A person who genuinely loves God also loves his fellows because he realizes that they are his brothers and sisters, children of the same Father, redeemed by the same blood of our Lord Jesus Christ.

The Lord establishes as the guideline for our love of neighbor the love each of us has for himself; both love of others and love of self are based on love of God. Hence, in some cases it can happen that God requires us to put our neighbor’s need before our own; in others, not: it depends on what value, in the light of God’s love, needs to be put on the spiritual and material factors involved.

From all this we can deduce that self-love of the right kind, based on God’s love for man, necessarily involves forgetting oneself in order to love God and our neighbor for God.

May the virtues of faith, hope, and love go with you today – DV.

 

Greater Things

Philip found Nathanael and told him,
“We have found the one about whom Moses wrote in the law,
and also the prophets, Jesus son of Joseph, from Nazareth.”
But Nathanael said to him,
“Can anything good come from Nazareth?”
Philip said to him, “Come and see.”
Jesus saw Nathanael coming toward him and said of him,
“Here is a true child of Israel.
There is no duplicity in him.”
Nathanael said to him, “How do you know me?”
Jesus answered and said to him,
“Before Philip called you, I saw you under the fig tree.”
Nathanael answered him,
“Rabbi, you are the Son of God; you are the King of Israel.”
Jesus answered and said to him,
“Do you believe
because I told you that I saw you under the fig tree?
You will see greater things than this.”
And he said to him, “Amen, amen, I say to you,
you will see heaven opened and the angels of God
ascending and descending on the Son of Man.”
(John 1:45-51)

Scripture Study

1:45 Moses … the prophets: Introduces a theme of scriptural fulfillment that runs throughout the Gospel narrative (2:22; 5:46; 7:38; 10:35; etc.).

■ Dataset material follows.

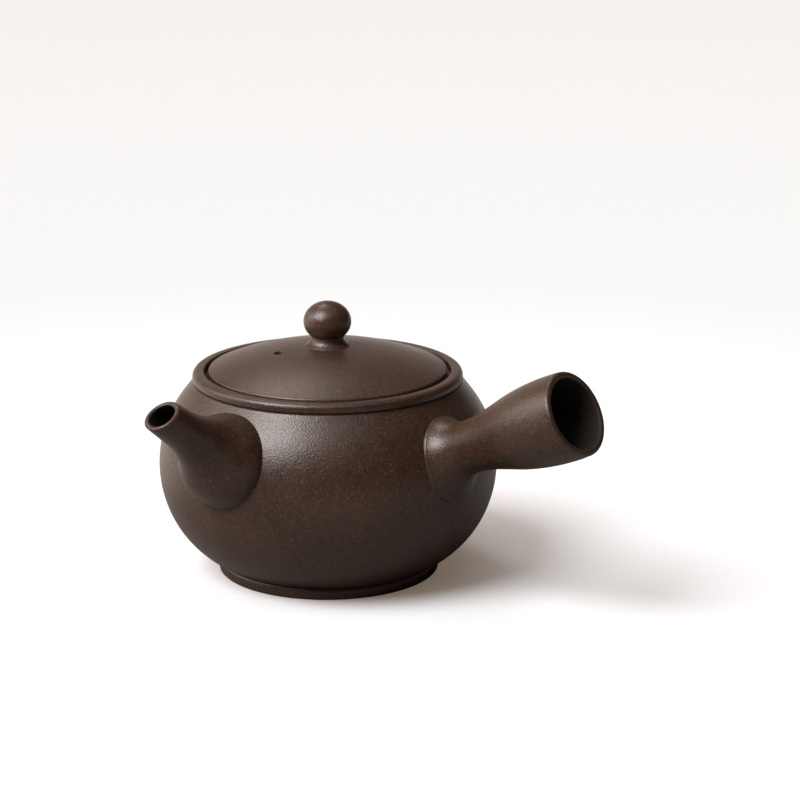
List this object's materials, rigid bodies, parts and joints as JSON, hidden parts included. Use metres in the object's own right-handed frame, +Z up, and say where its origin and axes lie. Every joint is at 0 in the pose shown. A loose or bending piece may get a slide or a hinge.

1:46 Nazareth: A small and secluded Galilean village considered unimportant to many in Israel.

1:47 A true Israelite. There is no duplicity in him: Jacob was the first to bear the name “Israel” (Gn 32:29), but Jacob was a man of duplicity (Gn 27:35–36).

1:48 Under the fig tree: a symbol of messianic peace (cf. Mi 4:4; Zec 3:10).

1:49 Son of God: this title is used in the Old Testament, among other ways, as a title of adoption for the Davidic king (2 Sm 7:14; Ps 2:7; 89:27), and thus here, with King of Israel, in a messianic sense. For the evangelist, Son of God also points to Jesus’ divinity (cf. Jn 20:28).

1:50 Possibly a statement: “You [singular] believe because I saw you under the fig tree.”

1:51 The double “Amen” is characteristic of John. You is plural in Greek. The allusion is to Jacob’s ladder (Gn 28:12).

Scripture Reflection

A Christian may find that, in trying to communicate his faith to others, they raise difficulties. What should they do? What Philip did—not trust his own explanation, but invite them to approach Jesus personally: “Come and see.” In other words, a Christian should bring his brothers and sisters into Jesus’ presence through the means of grace which he has given them.

Nathanael, a sincere person, goes along with Philip to see Jesus and makes personal contact with our Lord. The outcome is that he receives faith, the result of his ready reception of grace, which reaches him through Christ’s human nature. It’s about intimacy with the Lord.

May the virtues of faith, hope, and love go with you today – DV.